NFL owners convene in Atlanta to potentially discuss new rules, anthem protests

NFL owners will conduct much business at the league’s annual spring meetings this week in Atlanta.

NFL owners will conduct much business at the league’s annual spring meetings this week in Atlanta.

NFL owners will meet in Atlanta this week, tackling topics that range from player protests during the national anthem to changes in kickoff rules.

Owners and other top executives of the 32 NFL teams will attend the league’s annual spring meetings at a Buckhead hotel Tuesday and Wednesday.

There’s a lot of business on the table for the meetings, including the expected approval of billionaire hedge fund manager David Tepper’s purchase of the Carolina Panthers and the expected selection of Glendale, Ariz., and New Orleans as sites of the 2023 and 2024 Super Bowls, respectively.

Still, the league’s hottest-button issue remains whether to develop a new rule regarding player protests during the national anthem before games.

After much controversy the past two years about some players kneeling, owners indicated at their March meetings in Orlando that the issue would be deferred until the May meetings in Atlanta. But with a new season just over three months away, it doesn’t appear a consensus has emerged on how to proceed, with options ranging from leaving the issue up to individual teams to adopting some sort of league-wide mandate.

The issue is not listed on the meetings’ official agenda this week, according to nfl.com, yet is sure to command attention over the next two days.

The meetings will be held less than 10 miles from the site of the next Super Bowl, which will be played Feb. 3, 2019, at Mercedes-Benz Stadium. But much more distant Super Bowls are on the owners’ agenda.

The NFL recently changed its longstanding method of awarding Super Bowls: Rather than weighing competing bids from multiple cities, the league now pre-selects one preferred location with which to negotiate terms for a given year's game. The Arizona Cardinals' stadium emerged as the preferred site for the 2023 Super Bowl, with city councils in Phoenix and Glendale last month passing resolutions of support requested by the NFL. Similarly, New Orleans is the only suitor for the 2024 Super Bowl. 

But it’ll still be up to NFL owners to vote on whether to award those games after hearing presentations from each city Wednesday.  Arizona last hosted the Super Bowl in 2015 and New Orleans in 2013.

Super Bowls through the 2022 game have been previously awarded. After Atlanta hosts the 2019 game, the Super Bowl goes to Miami in 2020, Tampa in 2021 and Los Angeles in 2022.
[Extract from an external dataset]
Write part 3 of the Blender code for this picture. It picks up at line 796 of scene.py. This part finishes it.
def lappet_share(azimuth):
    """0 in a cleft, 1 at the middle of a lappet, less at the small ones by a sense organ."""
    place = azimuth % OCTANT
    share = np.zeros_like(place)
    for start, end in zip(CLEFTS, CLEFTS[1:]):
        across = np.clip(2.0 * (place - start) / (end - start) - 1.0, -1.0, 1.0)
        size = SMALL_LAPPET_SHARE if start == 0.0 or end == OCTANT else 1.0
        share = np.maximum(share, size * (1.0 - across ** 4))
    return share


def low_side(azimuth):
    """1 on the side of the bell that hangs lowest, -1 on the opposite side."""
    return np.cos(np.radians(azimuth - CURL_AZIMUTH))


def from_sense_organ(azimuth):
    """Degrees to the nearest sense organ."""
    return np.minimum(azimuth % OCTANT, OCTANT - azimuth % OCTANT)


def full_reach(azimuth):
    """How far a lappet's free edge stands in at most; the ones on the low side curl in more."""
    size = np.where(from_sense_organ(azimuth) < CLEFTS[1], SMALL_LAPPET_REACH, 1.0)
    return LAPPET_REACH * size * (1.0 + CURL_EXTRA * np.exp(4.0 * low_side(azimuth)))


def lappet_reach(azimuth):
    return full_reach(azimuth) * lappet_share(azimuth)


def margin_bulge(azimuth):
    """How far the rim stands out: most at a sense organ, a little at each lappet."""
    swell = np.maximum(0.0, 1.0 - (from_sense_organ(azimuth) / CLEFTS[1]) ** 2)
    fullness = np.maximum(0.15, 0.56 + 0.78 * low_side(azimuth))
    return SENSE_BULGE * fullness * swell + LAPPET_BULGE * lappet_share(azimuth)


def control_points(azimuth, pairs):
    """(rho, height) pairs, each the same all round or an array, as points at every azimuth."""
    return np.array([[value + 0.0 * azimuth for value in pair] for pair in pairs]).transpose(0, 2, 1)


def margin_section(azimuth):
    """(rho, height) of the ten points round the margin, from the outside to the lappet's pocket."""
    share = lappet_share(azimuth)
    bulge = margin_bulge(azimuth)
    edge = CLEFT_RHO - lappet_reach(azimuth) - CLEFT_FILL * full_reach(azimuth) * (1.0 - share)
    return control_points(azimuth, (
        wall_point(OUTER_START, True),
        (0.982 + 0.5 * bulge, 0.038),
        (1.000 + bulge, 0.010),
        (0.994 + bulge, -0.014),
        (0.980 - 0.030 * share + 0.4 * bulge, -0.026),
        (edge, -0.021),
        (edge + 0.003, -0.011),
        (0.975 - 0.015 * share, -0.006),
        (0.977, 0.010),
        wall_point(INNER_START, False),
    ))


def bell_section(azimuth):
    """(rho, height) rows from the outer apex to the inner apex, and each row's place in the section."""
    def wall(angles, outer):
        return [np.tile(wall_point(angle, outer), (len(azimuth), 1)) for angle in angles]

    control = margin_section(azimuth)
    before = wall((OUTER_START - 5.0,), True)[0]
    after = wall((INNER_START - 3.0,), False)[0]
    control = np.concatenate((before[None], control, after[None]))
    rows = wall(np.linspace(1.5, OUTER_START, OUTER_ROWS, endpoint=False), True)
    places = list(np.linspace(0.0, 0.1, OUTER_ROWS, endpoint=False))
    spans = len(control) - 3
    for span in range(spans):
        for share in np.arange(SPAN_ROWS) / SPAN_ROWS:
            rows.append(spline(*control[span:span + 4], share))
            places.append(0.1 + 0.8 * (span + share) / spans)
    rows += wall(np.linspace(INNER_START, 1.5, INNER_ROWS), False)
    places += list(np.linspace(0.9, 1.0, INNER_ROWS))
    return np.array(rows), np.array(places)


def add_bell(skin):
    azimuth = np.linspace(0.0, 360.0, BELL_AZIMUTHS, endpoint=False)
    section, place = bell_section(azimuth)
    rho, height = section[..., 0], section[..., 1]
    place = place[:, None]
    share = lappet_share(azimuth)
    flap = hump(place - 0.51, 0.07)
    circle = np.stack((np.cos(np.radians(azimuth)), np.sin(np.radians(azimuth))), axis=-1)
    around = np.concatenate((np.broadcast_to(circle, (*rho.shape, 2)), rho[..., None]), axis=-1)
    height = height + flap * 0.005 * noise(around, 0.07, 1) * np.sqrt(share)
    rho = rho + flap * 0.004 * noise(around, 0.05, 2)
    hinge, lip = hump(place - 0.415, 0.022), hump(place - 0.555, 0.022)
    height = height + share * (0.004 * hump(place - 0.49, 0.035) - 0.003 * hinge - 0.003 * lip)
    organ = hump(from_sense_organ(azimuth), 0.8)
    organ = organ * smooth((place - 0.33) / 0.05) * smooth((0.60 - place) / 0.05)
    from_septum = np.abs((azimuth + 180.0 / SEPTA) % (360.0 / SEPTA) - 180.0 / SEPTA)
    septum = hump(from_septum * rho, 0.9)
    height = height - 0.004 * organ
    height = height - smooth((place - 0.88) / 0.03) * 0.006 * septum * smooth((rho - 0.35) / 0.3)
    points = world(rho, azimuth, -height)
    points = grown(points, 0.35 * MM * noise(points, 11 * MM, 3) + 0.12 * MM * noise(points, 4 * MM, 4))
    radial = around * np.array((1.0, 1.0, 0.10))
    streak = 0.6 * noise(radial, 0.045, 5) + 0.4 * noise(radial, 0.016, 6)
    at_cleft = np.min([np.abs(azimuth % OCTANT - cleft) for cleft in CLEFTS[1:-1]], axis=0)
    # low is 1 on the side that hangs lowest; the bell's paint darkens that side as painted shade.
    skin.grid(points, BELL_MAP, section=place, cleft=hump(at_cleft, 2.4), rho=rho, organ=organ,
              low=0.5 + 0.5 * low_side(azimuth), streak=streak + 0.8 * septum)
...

In a playing-rules matter, the owners will consider a series of changes designed to limit the risk of head injuries during kickoffs by reducing high-speed collisions.
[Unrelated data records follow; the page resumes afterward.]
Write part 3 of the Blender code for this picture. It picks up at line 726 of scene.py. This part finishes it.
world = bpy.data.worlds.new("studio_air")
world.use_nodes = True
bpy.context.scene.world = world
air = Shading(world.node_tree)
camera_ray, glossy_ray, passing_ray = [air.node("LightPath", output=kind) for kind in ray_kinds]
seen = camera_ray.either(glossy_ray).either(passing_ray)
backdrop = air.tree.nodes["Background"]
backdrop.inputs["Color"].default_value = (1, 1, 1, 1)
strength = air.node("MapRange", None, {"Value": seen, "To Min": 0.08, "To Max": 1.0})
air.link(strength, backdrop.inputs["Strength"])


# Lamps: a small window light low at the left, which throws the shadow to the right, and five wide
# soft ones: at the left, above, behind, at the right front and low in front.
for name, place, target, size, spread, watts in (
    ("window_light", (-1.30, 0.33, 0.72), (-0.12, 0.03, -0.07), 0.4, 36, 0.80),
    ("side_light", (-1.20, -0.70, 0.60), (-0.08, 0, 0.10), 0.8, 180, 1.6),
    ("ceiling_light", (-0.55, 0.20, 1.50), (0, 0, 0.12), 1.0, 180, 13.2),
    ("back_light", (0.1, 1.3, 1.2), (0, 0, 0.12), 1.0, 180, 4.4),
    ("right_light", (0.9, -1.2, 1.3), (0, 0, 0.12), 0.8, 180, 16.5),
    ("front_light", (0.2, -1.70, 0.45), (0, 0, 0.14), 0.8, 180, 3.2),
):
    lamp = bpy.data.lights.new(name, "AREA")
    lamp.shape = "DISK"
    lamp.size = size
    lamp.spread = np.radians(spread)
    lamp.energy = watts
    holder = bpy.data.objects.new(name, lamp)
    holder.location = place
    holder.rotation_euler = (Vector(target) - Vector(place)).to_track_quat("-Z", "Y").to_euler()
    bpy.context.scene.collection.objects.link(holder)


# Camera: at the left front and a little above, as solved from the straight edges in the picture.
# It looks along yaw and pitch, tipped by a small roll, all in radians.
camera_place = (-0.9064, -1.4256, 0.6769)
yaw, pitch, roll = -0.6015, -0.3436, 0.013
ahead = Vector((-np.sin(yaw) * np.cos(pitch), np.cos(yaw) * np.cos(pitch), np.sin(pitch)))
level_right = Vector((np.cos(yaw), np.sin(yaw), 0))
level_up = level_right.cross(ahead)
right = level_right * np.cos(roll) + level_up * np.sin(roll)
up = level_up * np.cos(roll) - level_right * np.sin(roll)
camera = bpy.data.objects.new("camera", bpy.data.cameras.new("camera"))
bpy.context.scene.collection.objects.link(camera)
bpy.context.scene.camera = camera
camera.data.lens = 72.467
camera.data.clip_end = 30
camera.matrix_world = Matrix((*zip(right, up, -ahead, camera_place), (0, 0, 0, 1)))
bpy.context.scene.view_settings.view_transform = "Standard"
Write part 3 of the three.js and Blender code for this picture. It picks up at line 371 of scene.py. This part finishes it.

Proposed changes include eliminating running starts for kicking teams; requiring five players, rather than at least four, to line up on each side of the kicker; requiring at least eight of the 11 members of the return team to be positioned in a 15-yard “set-up zone” before kickoffs; and new blocking rules.
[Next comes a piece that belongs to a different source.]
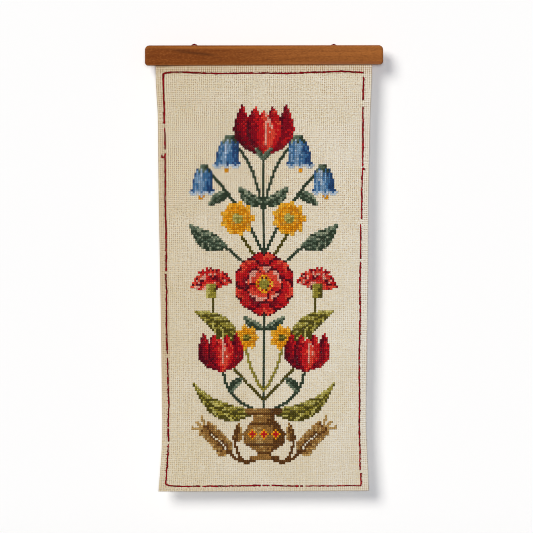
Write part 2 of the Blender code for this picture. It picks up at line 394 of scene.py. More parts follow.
def level_at(drop, column):
    """One column of LEVELS at each drop, on a smooth curve through the table's rows."""
    drop = np.asarray(drop, float)
    table = np.array(LEVELS) * MM
    drops, values = table[:, 0], table[:, LEVEL_COLUMNS.index(column)]
    slopes = np.gradient(values, drops)
    row = np.clip(np.searchsorted(drops, drop) - 1, 0, len(drops) - 2)
    span = drops[row + 1] - drops[row]
    t = (drop - drops[row]) / span
    return (
        (1 + 2 * t) * (1 - t) ** 2 * values[row] + t * (1 - t) ** 2 * span * slopes[row]
        + t * t * (3 - 2 * t) * values[row + 1] - t * t * (1 - t) * span * slopes[row + 1]
    )


def cloth_at(share, drop):
    """Points of the front face at that share of the width from the left, and that drop."""
    share, drop = np.broadcast_arrays(np.asarray(share, float), np.asarray(drop, float))
    left = -level_at(drop, "left_mm")
    x = left + share * (level_at(drop, "right_mm") - left)
    wave = level_at(drop, "wave_mm") * np.sin(math.tau * (WAVES_ACROSS * share + WAVE_START))
    left_edge = np.clip(1 - share / CURL_REACH, 0, None) ** 2
    right_edge = np.clip(1 - (1 - share) / CURL_REACH, 0, None) ** 2
    forward = (
        level_at(drop, "forward_mm") + wave
        + left_edge * level_at(drop, "left_curl_mm")
        + right_edge * level_at(drop, "right_curl_mm")
    )
    rise = BOTTOM_EDGE_RISE * share ** 2 * np.clip(drop / CLOTH_DROP, 0, None)
    return np.stack([x, CLOTH_FRONT_Y - forward, BAR_FOOT_Z - drop + rise], -1)


def wander(count, seed):
    """How far each thread line strays from its even place, in squares, none at the edges."""
    stray = uneven(np.random.default_rng(seed), count + 1, "thread_line")
    stray[[0, -1]] = 0.0
    return stray


COLUMN_WANDER = wander(SQUARES_ACROSS, WEAVE_SEED)
ROW_WANDER = wander(SQUARES_DOWN, WEAVE_SEED + 1)


def slow_wave(wave, along, share):
    """A wave along one way of the cloth, which fades out at both ends of the other way."""
    squares, pace, start = wave
    return squares * np.sin(along * pace + start) * np.sin(np.pi * share)


def square_at(column, row):
    """Points of the front face at hole column and hole row, which may be fractions."""
    column, row = np.broadcast_arrays(np.asarray(column, float), np.asarray(row, float))
    across = column + np.interp(column, np.arange(SQUARES_ACROSS + 1), COLUMN_WANDER)
    down = row + np.interp(row, np.arange(SQUARES_DOWN + 1), ROW_WANDER)
    across = across + slow_wave(DRIFT, row, column / SQUARES_ACROSS)
    down = down + slow_wave(SAG, column, np.clip(row / SQUARES_DOWN, 0, 1))
    return cloth_at(across / SQUARES_ACROSS, down * SQUARE_HEIGHT)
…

Another certain topic of discussion during the meetings: last week's landmark decision by the U.S. Supreme Court that allows individual states to decide whether to legalize gambling on sports events. NFL Commissioner Roger Goodell said in a statement Monday that the league has "spent considerable time planning for the potential of broadly legalized sports gambling" and is "asking Congress to enact uniform standards for states that choose to legalize."

An announcement also is planned during the meetings regarding the site of next year’s NFL draft, with Nashville considered the favorite to land the event. Other bidders for the draft included Denver, Kansas City, Las Vegas and Cleveland/Canton.